Christopher Murray, Majid Ezzati and Sandeep Kulkarni, University of Harvard

[Project number 20076]

Our study examines racial, geographic, and socioeconomic health disparities within the United States. In describing these inequalities, we identify 8 subgroups within the US population that capture the gamut of health experiences. While there is a tremendous wealth of literature concerning disparities in the US, these studies focus largely on race or income alone. Our approach instead uses a combination of several characters to define our subgroups, which reveal differences across and within racial and socioeconomic groups. While much of our work until now has been focused on the US, we are planning to extend our work to the UK social classes in understanding international health disparities.

The study currently has 3 major objectives:

1) Computation of trends in life expectancies - using vital registration and censual data, we estimate trends in life expectancies over the last 20 years for each of these 8 subgroups. We also estimate cause-deleted life expectancies to examine relative impacts of different causes of death upon overall life expectancy.

2) Analysis of death by cause - using information on underlying cause of death, we are calculating cumulative probabilities of death for each cause. This analysis allows an examination of the unique patterns of disease burden across subgroups.

3) Assessment of risk factor exposure and health system coverage - we examine prevalence of selected risk factors for each of our 8 subgroups. These risk factors include smoking, alcohol use, and body mass index among others. In terms of access to care, we are also looking differences in healthcare coverage and utilization. The data for these analyses come from the Behavioral Risk Factor Surveillance System, a nationally conducted survey of US households.
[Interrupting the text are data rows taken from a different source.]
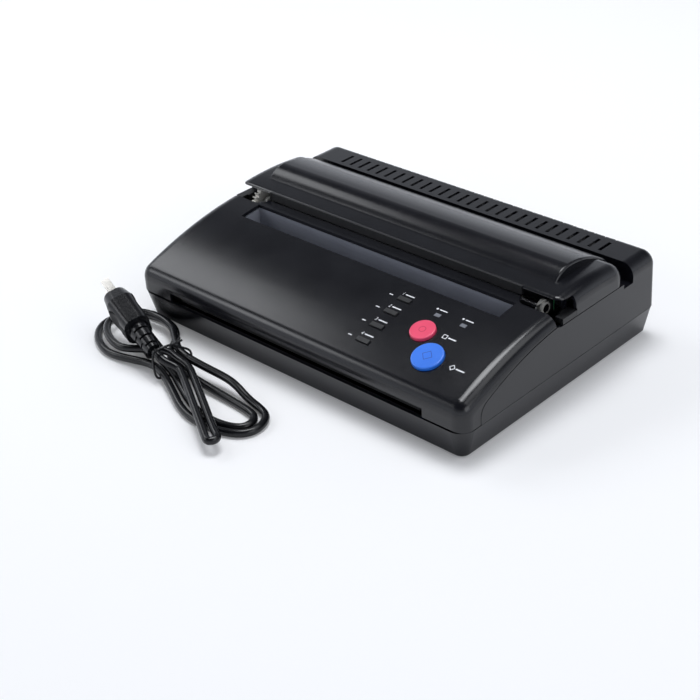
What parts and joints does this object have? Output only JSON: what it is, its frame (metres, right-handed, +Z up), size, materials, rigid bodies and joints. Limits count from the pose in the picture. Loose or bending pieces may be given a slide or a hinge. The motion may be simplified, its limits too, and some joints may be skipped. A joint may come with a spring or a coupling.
{
  "type": "thermal stencil copier",
  "caption": "Desktop thermal stencil copier: low wedge-shaped body with a curved operation panel, hinged dome lid over the print head, feed slot, vents, and a hanked mains cord beside it.",
  "frame": {"origin": "on the table, under the middle of the machine's outline without its cord set", "axes": "+X operator's right, +Y back, +Z up"},
  "size_m": [0.3227, 0.2992, 0.0794],
  "materials": {
    "black_shell": "satin black moulded shell",
    "black_inner": "matte black moulding",
    "black_rubber": "soft black rubber",
    "grey_rubber": "ground roller rubber",
    "white_nylon": "natural nylon",
    "zinc_plate": "zinc plated sheet",
    "bright_steel": "ground steel bar",
    "aluminium_sink": "plain extruded aluminium",
    "white_ceramic": "glazed ceramic strip",
    "glass": "clear float glass",
    "green_board": "solder-masked board",
    "grey_switch": "moulded switch body",
    "key_black": "matte key cap",
    "pink_red": "translucent pink-red cap",
    "blue": "translucent blue cap",
    "smoke_lens": "frosted lamp window",
    "cord_black": "satin flexible vinyl",
    "nickel": "nickel plated blade",
    "spring_steel": "spring wire"
  },
  "bodies": {
    "case": {"base_tray": "black_shell", "rubber_feet": "black_rubber", "case_screws": "bright_steel", "rear_housing": "black_shell", "power_inlet": "black_inner", "switch_frame": "black_inner", "left_side_plate": "zinc_plate", "right_side_plate": "zinc_plate", "roller_bushes": "white_nylon", "gear_studs": "bright_steel", "stepper_motor": "zinc_plate", "document_guide": "black_inner", "image_sensor": "black_inner", "sensor_glass": "glass", "stencil_guide": "zinc_plate", "main_board": "green_board", "power_board": "green_board", "cord_hank": "cord_black", "cord_start": "cord_black", "cord_end": "cord_black", "mains_plug": "cord_black", "plug_blades": "nickel", "cord_connector": "cord_black", "twist_tie": "cord_black"},
    "panel": {"operation_panel": "black_shell", "document_chute": "black_inner", "control_board": "green_board", "tact_switches": "grey_switch", "indicator_lenses": "smoke_lens", "panel_hinge_pins": "bright_steel"},
    "program_key": {"program_key": "key_black"},
    "darker_key": {"darker_key": "key_black"},
    "lighter_key": {"lighter_key": "key_black"},
    "mode_key": {"mode_key": "key_black"},
    "stop_button": {"stop_button": "pink_red"},
    "copy_button": {"copy_button": "blue"},
    "lid": {"lid_shell": "black_shell", "tear_bar": "black_inner", "head_bracket": "zinc_plate", "lid_hinge_pins": "bright_steel", "head_springs": "spring_steel"},
    "print_head": {"head_heat_sink": "aluminium_sink", "head_ceramic": "white_ceramic"},
    "left_latch": {"left_latch_lever": "black_inner"},
    "right_latch": {"right_latch_lever": "black_inner"},
    "platen": {"platen_shaft": "bright_steel", "platen_rubber": "grey_rubber", "platen_gear": "white_nylon"},
    "document_roller": {"document_shaft": "bright_steel", "document_rubber": "grey_rubber", "document_gear": "white_nylon"},
    "exit_roller": {"exit_shaft": "bright_steel", "exit_tyres": "grey_rubber", "exit_gear": "white_nylon"},
    "pinch_roller": {"pinch_rollers": "white_nylon"},
    "motor_rotor": {"motor_pinion": "zinc_plate"},
    "first_idler": {"first_idler_gear": "white_nylon"},
    "second_idler": {"second_idler_gear": "white_nylon"},
    "third_idler": {"third_idler_gear": "white_nylon"},
    "rocker": {"power_rocker": "black_inner"}
  },
  "joints": [
    {"name": "panel_hinge", "type": "hinge", "parent": "case", "child": "panel", "pos_m": [0, -0.1012, 0.0242], "axis": [1, 0, 0], "range_deg": [0, 25]},
    {"name": "lid_hinge", "type": "hinge", "parent": "case", "child": "lid", "pos_m": [0, 0.066, 0.06], "axis": [-1, 0, 0], "range_deg": [0, 65]},
    {"name": "program_key_press", "type": "slide", "parent": "panel", "child": "program_key", "axis": [0, 0.2026, -0.9793], "range_m": [0, 0.0008], "stiffness_N_per_m": 250, "springref_m": -0.002},
    {"name": "darker_key_press", "type": "slide", "parent": "panel", "child": "darker_key", "axis": [0, 0.2472, -0.969], "range_m": [0, 0.0008], "stiffness_N_per_m": 250, "springref_m": -0.002},
    {"name": "lighter_key_press", "type": "slide", "parent": "panel", "child": "lighter_key", "axis": [0, 0.2919, -0.9564], "range_m": [0, 0.0008], "stiffness_N_per_m": 250, "springref_m": -0.002},
    {"name": "mode_key_press", "type": "slide", "parent": "panel", "child": "mode_key", "axis": [0, 0.3366, -0.9417], "range_m": [0, 0.0008], "stiffness_N_per_m": 250, "springref_m": -0.002},
    {"name": "stop_button_press", "type": "slide", "parent": "panel", "child": "stop_button", "axis": [0, 0.2602, -0.9656], "range_m": [0, 0.0012], "stiffness_N_per_m": 300, "springref_m": -0.002},
    {"name": "copy_button_press", "type": "slide", "parent": "panel", "child": "copy_button", "axis": [0, 0.3133, -0.9497], "range_m": [0, 0.0012], "stiffness_N_per_m": 300, "springref_m": -0.002},
    {"name": "head_lift", "type": "slide", "parent": "lid", "child": "print_head", "axis": [0, 0, 1], "range_m": [0, 0.0007], "stiffness_N_per_m": 1500, "springref_m": -0.004, "deforming": ["head_springs"]},
    {"name": "left_latch_lift", "type": "hinge", "parent": "lid", "child": "left_latch", "pos_m": [0, 0.01, 0.0572], "axis": [-1, 0, 0], "range_deg": [0, 8], "stiffness_Nm_per_rad": 0.05, "springref_deg": -5.73},
    {"name": "right_latch_lift", "type": "hinge", "parent": "lid", "child": "right_latch", "pos_m": [0, 0.01, 0.0572], "axis": [-1, 0, 0], "range_deg": [0, 8], "stiffness_Nm_per_rad": 0.05, "springref_deg": -5.73},
    {"name": "platen_spin", "type": "hinge", "parent": "case", "child": "platen", "pos_m": [0, 0.008, 0.055], "axis": [1, 0, 0], "continuous": true},
    {"name": "document_spin", "type": "hinge", "parent": "case", "child": "document_roller", "pos_m": [0, -0.03, 0.033], "axis": [1, 0, 0], "continuous": true},
    {"name": "exit_spin", "type": "hinge", "parent": "case", "child": "exit_roller", "pos_m": [0, -0.084, 0.031], "axis": [1, 0, 0], "continuous": true},
    {"name": "pinch_spin", "type": "hinge", "parent": "case", "child": "pinch_roller", "pos_m": [0, -0.084, 0.0222], "axis": [1, 0, 0], "continuous": true},
    {"name": "motor_spin", "type": "hinge", "parent": "case", "child": "motor_rotor", "pos_m": [0, 0.0329, 0.02754], "axis": [1, 0, 0], "continuous": true},
    {"name": "first_idler_spin", "type": "hinge", "parent": "case", "child": "first_idler", "pos_m": [0, 0.0147, 0.033], "axis": [1, 0, 0], "continuous": true},
    {"name": "second_idler_spin", "type": "hinge", "parent": "case", "child": "second_idler", "pos_m": [0, -0.00971, 0.02759], "axis": [1, 0, 0], "continuous": true},
    {"name": "third_idler_spin", "type": "hinge", "parent": "case", "child": "third_idler", "pos_m": [0, -0.05732, 0.02686], "axis": [1, 0, 0], "continuous": true},
    {"name": "rocker_tilt", "type": "hinge", "parent": "case", "child": "rocker", "pos_m": [0, 0.0992, 0.038], "axis": [-1, 0, 0], "range_deg": [0, 16]}
  ],
  "couplings": [
    {"joint": "first_idler_spin", "follows": "platen_spin", "ratio": -0.76923},
    {"joint": "motor_spin", "follows": "platen_spin", "ratio": 1.6667},
    {"joint": "second_idler_spin", "follows": "platen_spin", "ratio": 0.83333},
    {"joint": "document_spin", "follows": "platen_spin", "ratio": -1.1111},
    {"joint": "third_idler_spin", "follows": "platen_spin", "ratio": 0.52632},
    {"joint": "exit_spin", "follows": "platen_spin", "ratio": -1.25},
    {"joint": "pinch_spin", "follows": "platen_spin", "ratio": 1.7857}
  ]
}
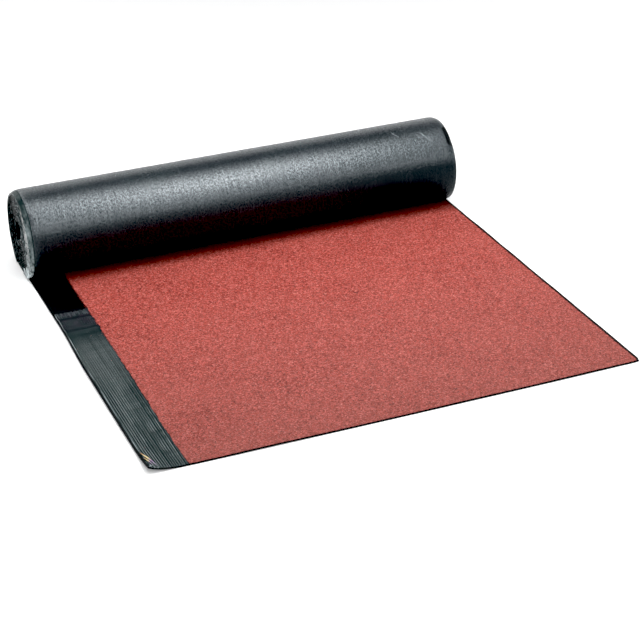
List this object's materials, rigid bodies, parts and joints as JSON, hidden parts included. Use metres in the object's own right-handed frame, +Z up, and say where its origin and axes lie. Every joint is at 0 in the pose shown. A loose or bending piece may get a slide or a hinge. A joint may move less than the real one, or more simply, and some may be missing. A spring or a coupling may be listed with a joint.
{
  "type": "roll of roofing felt",
  "caption": "Roll of red mineral-surfaced roofing felt with a bare lap strip, partly unrolled, for torching onto a flat or low-pitched roof.",
  "frame": {"origin": "on the floor under the middle of the bounding box", "axes": "+X across the felt along the roll's axis, away from the bare lap strip; +Y from the felt's free end towards the roll; +Z up from the floor"},
  "size_m": [1, 1.0138, 0.1888],
  "materials": {
    "bitumen": "smooth black burn-off film over bitumen, satin",
    "mineral": "red crushed slate granules, matt and rough",
    "selvedge_film": "black lap strip under a thin ribbed film, glossy"
  },
  "bodies": {
    "root": {"felt_roll": "bitumen"}
  },
  "joints": []
}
We primarily intend to use the LS data to compute life expectancies by sex and class. By applying the same life table algorithms upon the LS data, we hope to compare the differences across our subgroups against the differences between the British social classes. We are particularly interested in the LS data because disparities in the UK have been well documented and can provide an international frame of reference for health disparities. Furthermore, we plan to look at not only the magnitude but also the trend in disparities to assess whether the UK has been more or less successful in reducing disparities vis-à-vis the US.